“And he was afraid and arose and ran for his life…”
So imagine you’ve just called down fire from heaven, hacked four hundred pagan priests to death, wiped the blood from your tunic, and you get a message from that old whore, Queen Jezebel. She swears by all the gods to put you to the knife by tomorrow night.
What do you do, bro?
You run for your life.
Elijah, as Biblical characters go, is in the Moses and Enoch nuclear carrier task force class. He gets carried away into heaven, at the end of his life, by a chariot of fire. He tells wicked King Ahab the dogs will lick up his blood and that his heathen wife will be turned to shredded beef in the streets. His prayers bring the dead back to life and the pantries of widows full — in the middle of a famine.
He walks with God, in other words. And, yet, even Elijah feels the terrible darkness of the enemy. He understands the blinding, temporary power of the wicked. He fears for his life, and for a time at least, he beats a retreat.

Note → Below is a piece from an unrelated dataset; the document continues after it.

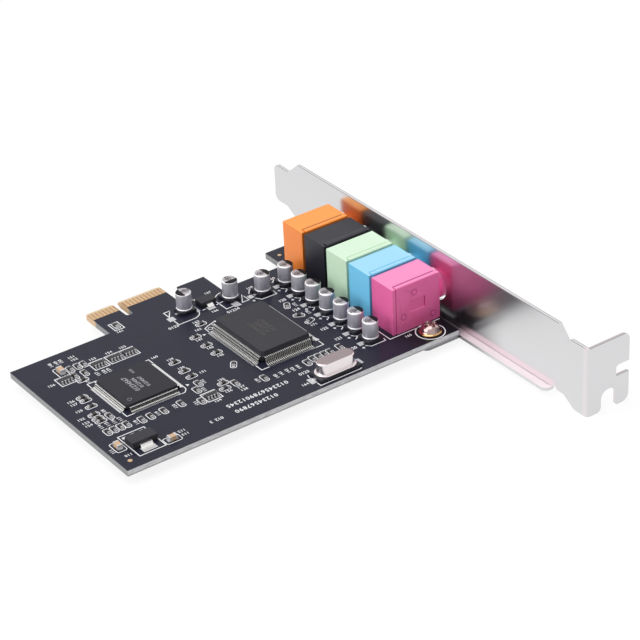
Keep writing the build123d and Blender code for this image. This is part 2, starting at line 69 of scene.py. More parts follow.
# Places are in millimetres: X from the bracket's inner face, Y from the board's straight
# edge, Z from the board's top.
BRACKET_GAP = 2.3
BOARD_LOW, BOARD_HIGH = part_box("circuit_board")
ORIGIN = Vector((BOARD_HIGH.x + BRACKET_GAP * MM, BOARD_LOW.y, BOARD_HIGH.z))
TO_FRAME = Matrix.Translation(ORIGIN) @ Matrix.Scale(MM, 4)
FLOOR_Z = CAD_BOX[0].z
# Farther than any piece reaches
FAR = 1000.0


def in_mm(box):
    return [(corner - ORIGIN) / MM for corner in box]


def node_box(node):
    return in_mm(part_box(node))


BOARD_FOOT = node_box("circuit_board")[0].z


# Node groups for effects that several finishes share

# Scale of the broad mottling beside the fine one, and how deep the bump is
BROAD_SHARE = 0.11
RELIEF = 0.02


def new_group(name, inputs, outputs):
    group = bpy.data.node_groups.new(name, "ShaderNodeTree")
    for label, kind, value in inputs:
        socket = group.interface.new_socket(name=label, in_out="INPUT", socket_type="NodeSocket" + kind)
        socket.default_value = value
    for label, kind in outputs:
        group.interface.new_socket(name=label, in_out="OUTPUT", socket_type="NodeSocket" + kind)
    return group, group.nodes.new("NodeGroupInput"), group.nodes.new("NodeGroupOutput")


def add_node(tree, kind, **settings):
    node = tree.nodes.new("ShaderNode" + kind)
    for name, value in settings.items():
        setattr(node, name, value)
    return node


def maths(tree, operation, first, second):
    node = add_node(tree, "Math", operation=operation)
    for socket, value in zip(node.inputs, (first, second)):
        if isinstance(value, (int, float)):
            socket.default_value = value
        else:
            tree.links.new(value, socket)
    return node.outputs[0]


def blend_colours(tree, factor, first, second):
    node = add_node(tree, "Mix", data_type="RGBA")
    for socket, value in ((node.inputs[0], factor), (node.inputs[6], first), (node.inputs[7], second)):
        if isinstance(value, bpy.types.NodeSocket):
            tree.links.new(value, socket)
        else:
            socket.default_value = value
    return node.outputs[2]


def make_grain():
    """Fine mottling: a little lighter and darker, rougher and smoother, with a height for bump."""
    inputs = [
        ("Colour", "Color", (0.5, 0.5, 0.5, 1)),
        ("Spread", "Float", 0.1),
        ("Scale", "Float", 900.0),
        ("Roughness", "Float", 0.4),
        ("Roughness Spread", "Float", 0.1),
        ("Stretch", "Vector", (1, 1, 1)),
    ]
    outputs = [("Colour", "Color"), ("Roughness", "Float"), ("Height", "Float")]
    group, given, result = new_group("surface_grain", inputs, outputs)
    link = group.links.new
    place = add_node(group, "TexCoord")
    stretch = add_node(group, "VectorMath", operation="MULTIPLY")
    link(place.outputs["Object"], stretch.inputs[0])
    link(given.outputs["Stretch"], stretch.inputs[1])
    fine = add_node(group, "TexNoise")
    fine.inputs["Detail"].default_value = 4
    broad = add_node(group, "TexNoise")
    for texture, share in ((fine, 1.0), (broad, BROAD_SHARE)):
        link(stretch.outputs[0], texture.inputs["Vector"])
        link(maths(group, "MULTIPLY", given.outputs["Scale"], share), texture.inputs["Scale"])
    both = maths(group, "ADD", fine.outputs["Fac"], broad.outputs["Fac"])
    swing = maths(group, "SUBTRACT", both, 1.0)
    gain = maths(group, "ADD", maths(group, "MULTIPLY", swing, given.outputs["Spread"]), 1.0)
    shade = add_node(group, "VectorMath", operation="SCALE")
    link(given.outputs["Colour"], shade.inputs[0])
    link(gain, shade.inputs["Scale"])
    link(shade.outputs[0], result.inputs["Colour"])
    rough = maths(group, "MULTIPLY", swing, given.outputs["Roughness Spread"])
    link(maths(group, "ADD", given.outputs["Roughness"], rough), result.inputs["Roughness"])
    link(fine.outputs["Fac"], result.inputs["Height"])
    return group


def make_band():
    """A mask of 1 where a coordinate lies between two values, with soft edges."""
    inputs = [
        ("Value", "Float", 0.0),
        ("From", "Float", 0.0),
        ("To", "Float", 1.0),
        ("Soft", "Float", 0.0001),
    ]
    group, given, result = new_group("band_mask", inputs, [("Mask", "Float")])
    link = group.links.new
    edges = []
    for side in ("From", "To"):
        low = maths(group, "SUBTRACT", given.outputs[side], given.outputs["Soft"])
        high = maths(group, "ADD", given.outputs[side], given.outputs["Soft"])
        ramp = add_node(group, "MapRange", interpolation_type="SMOOTHSTEP")
        for socket, value in (("Value", given.outputs["Value"]), ("From Min", low), ("From Max", high)):
            link(value, ramp.inputs[socket])
        edges.append(ramp.outputs[0])
    link(maths(group, "SUBTRACT", edges[0], edges[1]), result.inputs["Mask"])
    return group


GRAIN = make_grain()
BAND = make_band()

# Grain of a finish: spread of the colour, scale, swing of the roughness, strength of the bump
MASK_GRAIN = (0.2, 500.0, 0.12, 0.12)
PLASTIC_GRAIN = (0.05, 700.0, 0.12, 0.12)
METAL_GRAIN = (0.08, 1200.0, 0.1, 0.15)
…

When I consider America today, and my home state, California, I fear a sickening Jezebel darkness descending. I’m told of red flag laws threatening to disarm anyone deemed too passionate about liberty. (Imagine an era of “Pecan resist” weirdos trying to predict massacres on the basis of their last heated discussion.) I hear the shameless rah-rah chorus of deviant den mothers cheering drag queen story hours for kids. I see universities openly celebrating police-state, single-party dogma. I see the entire country of Venezuela darkened by command-economy failures and then I see feel-the-Bern groupies cheering on socialism here. Stupidity, en masse, is a frightening thunder storm, and when you see it in the pulpit, well, it can all feel like one of those nights that never end — cold sweats, shortness of breath, a blinding rim around your vision.
Take heart, Christian. Elijah felt that. Moses felt that. Peter felt that. I think even the the Son of God felt that. I’m sure that David’s brothers felt that when the little guy planted a stone deep in the giant’s forehead. (Imagine the 15 minutes before they saw their little brother cutting off the enemy’s head.)
Someday, the forces of evil will pick on the wrong guy. That guy will have a good wife behind him, and a church, and a few deputies — and the fire of that righteous defiance will be so fierce the entire nation will wake up, grab their muskets, and find their way to Lexington.